* [What you are asked to do] Give, as a bare number, the count of lines that contain the word "down".

* [Exercise inputs]

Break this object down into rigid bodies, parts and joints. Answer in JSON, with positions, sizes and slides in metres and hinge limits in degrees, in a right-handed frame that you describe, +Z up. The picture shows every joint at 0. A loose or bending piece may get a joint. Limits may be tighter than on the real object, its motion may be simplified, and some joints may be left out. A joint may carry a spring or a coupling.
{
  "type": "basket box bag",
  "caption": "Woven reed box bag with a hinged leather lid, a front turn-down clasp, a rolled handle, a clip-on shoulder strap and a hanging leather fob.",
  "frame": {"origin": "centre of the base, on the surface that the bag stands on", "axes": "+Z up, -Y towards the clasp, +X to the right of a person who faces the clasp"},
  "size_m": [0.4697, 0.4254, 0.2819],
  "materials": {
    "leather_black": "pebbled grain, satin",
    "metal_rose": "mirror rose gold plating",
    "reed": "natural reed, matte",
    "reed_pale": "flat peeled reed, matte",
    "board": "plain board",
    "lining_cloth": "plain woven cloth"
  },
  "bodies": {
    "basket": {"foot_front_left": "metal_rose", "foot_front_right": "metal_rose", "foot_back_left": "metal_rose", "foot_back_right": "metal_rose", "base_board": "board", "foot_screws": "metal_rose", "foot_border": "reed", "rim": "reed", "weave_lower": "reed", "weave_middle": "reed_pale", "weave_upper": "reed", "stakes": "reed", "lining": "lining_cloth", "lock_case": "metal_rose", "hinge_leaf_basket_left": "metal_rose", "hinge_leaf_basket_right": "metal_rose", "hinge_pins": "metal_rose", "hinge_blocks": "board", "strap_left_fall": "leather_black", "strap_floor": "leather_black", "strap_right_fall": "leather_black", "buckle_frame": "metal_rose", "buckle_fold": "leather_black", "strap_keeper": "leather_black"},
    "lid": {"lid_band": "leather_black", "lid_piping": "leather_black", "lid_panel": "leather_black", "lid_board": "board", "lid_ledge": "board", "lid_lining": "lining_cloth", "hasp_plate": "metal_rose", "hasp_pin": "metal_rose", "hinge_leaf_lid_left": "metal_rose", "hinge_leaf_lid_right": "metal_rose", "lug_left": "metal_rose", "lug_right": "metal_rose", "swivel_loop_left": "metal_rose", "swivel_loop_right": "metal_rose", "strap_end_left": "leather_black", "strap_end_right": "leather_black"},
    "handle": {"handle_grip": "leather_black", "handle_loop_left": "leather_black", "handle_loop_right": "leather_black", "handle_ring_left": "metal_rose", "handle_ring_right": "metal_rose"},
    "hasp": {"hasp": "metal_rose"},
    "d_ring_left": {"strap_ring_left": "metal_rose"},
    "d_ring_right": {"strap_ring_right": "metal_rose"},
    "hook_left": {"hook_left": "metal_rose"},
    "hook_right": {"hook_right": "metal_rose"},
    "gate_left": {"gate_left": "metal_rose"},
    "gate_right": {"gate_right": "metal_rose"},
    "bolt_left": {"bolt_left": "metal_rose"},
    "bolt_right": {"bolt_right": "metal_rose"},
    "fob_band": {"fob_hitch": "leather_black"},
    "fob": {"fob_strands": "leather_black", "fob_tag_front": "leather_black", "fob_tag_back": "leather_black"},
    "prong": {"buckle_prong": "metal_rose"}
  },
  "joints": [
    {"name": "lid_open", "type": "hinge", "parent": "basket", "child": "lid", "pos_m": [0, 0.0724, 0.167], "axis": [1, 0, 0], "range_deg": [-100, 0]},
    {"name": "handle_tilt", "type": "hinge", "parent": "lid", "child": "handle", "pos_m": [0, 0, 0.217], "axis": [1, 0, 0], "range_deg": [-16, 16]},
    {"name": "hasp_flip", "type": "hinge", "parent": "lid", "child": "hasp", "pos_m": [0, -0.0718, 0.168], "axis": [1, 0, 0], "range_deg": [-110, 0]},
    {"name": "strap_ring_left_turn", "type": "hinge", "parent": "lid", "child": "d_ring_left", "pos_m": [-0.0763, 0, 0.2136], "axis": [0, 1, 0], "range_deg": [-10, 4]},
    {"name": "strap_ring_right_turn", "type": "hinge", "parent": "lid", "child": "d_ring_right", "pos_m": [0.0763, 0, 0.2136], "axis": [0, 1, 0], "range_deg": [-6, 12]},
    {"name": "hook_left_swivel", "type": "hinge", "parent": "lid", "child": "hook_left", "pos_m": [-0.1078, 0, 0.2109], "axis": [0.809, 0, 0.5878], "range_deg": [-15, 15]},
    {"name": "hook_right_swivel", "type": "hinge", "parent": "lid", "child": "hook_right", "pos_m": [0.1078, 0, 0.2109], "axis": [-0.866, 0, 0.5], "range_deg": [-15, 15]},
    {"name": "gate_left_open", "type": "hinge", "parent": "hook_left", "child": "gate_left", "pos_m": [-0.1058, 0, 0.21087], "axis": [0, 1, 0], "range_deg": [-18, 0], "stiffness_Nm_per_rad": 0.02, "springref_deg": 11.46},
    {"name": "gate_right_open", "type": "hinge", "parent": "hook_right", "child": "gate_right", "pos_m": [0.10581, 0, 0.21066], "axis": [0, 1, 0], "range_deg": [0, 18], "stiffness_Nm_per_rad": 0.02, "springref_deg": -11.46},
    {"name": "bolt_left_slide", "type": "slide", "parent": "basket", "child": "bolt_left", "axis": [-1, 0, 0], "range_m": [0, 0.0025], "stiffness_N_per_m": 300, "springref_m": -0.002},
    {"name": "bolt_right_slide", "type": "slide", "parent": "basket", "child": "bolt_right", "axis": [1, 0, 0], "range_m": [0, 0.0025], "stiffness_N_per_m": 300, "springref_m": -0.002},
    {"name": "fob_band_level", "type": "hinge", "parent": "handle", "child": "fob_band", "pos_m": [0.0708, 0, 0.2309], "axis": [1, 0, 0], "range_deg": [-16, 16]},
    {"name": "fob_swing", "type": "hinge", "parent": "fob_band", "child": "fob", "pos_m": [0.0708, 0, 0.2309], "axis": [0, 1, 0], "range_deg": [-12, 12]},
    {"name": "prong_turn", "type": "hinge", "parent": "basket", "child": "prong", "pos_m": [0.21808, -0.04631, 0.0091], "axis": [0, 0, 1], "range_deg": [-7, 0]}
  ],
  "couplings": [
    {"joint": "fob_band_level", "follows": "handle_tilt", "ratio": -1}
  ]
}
...
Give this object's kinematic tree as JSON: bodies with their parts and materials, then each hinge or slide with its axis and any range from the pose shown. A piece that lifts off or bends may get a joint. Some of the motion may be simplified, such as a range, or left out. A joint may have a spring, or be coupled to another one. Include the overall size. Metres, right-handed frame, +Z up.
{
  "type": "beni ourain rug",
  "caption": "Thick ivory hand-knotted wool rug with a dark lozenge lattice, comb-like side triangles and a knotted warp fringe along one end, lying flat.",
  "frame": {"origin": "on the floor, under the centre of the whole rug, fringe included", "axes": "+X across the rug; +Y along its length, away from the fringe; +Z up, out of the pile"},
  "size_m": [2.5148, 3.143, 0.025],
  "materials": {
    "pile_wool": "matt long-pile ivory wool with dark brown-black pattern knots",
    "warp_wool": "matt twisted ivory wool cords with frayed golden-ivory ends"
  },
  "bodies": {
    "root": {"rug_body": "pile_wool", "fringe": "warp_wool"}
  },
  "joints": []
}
---
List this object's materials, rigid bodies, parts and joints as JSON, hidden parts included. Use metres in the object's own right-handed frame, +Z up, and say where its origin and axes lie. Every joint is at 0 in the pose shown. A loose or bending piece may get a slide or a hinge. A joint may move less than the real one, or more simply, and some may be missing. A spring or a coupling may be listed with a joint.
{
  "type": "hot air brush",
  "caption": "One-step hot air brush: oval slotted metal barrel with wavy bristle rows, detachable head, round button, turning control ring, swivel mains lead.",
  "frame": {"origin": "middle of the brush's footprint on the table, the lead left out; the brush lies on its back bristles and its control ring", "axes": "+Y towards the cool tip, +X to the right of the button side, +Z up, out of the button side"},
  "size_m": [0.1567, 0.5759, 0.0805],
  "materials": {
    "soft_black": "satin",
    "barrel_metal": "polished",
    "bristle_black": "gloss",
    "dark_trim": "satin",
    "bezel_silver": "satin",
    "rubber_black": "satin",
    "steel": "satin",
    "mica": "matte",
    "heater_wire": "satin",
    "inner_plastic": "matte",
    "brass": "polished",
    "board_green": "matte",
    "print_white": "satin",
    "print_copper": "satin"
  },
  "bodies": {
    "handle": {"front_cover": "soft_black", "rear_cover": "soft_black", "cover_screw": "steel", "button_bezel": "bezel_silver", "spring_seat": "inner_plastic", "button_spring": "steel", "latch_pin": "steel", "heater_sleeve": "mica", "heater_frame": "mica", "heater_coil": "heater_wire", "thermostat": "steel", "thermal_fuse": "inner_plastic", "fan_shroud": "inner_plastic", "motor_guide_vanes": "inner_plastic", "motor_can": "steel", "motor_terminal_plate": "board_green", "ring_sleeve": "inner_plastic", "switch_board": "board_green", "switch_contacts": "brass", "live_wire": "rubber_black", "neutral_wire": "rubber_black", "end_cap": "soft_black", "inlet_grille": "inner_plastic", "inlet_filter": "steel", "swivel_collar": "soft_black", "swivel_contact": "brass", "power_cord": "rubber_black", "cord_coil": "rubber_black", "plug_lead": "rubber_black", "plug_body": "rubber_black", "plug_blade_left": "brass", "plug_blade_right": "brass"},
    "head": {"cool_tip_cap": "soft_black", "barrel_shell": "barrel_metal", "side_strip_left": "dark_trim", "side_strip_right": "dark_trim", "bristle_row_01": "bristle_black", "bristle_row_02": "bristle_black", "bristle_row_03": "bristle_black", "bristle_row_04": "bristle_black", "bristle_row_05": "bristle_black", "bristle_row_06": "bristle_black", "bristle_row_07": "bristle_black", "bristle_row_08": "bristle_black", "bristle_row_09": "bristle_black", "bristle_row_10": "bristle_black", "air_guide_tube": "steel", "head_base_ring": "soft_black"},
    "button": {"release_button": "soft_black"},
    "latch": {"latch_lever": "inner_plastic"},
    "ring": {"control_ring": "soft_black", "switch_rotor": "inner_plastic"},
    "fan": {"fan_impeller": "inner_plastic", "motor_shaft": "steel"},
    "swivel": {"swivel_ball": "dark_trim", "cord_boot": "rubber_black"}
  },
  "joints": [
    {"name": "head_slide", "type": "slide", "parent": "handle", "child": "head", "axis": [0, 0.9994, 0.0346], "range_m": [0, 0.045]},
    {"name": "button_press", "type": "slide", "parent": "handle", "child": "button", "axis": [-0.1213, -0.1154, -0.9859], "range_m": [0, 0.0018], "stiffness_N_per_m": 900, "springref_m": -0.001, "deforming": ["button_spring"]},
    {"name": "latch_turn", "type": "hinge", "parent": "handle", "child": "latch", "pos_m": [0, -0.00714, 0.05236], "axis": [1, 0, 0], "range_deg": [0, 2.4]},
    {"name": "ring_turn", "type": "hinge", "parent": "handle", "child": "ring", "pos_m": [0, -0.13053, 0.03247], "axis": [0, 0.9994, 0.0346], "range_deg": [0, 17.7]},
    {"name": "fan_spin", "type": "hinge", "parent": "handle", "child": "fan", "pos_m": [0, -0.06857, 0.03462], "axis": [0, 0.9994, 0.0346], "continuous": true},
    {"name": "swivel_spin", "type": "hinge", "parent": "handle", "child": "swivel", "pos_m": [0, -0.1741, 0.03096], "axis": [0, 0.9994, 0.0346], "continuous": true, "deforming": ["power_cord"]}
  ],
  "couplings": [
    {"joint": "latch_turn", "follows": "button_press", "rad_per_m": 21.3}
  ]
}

* [The reply] 2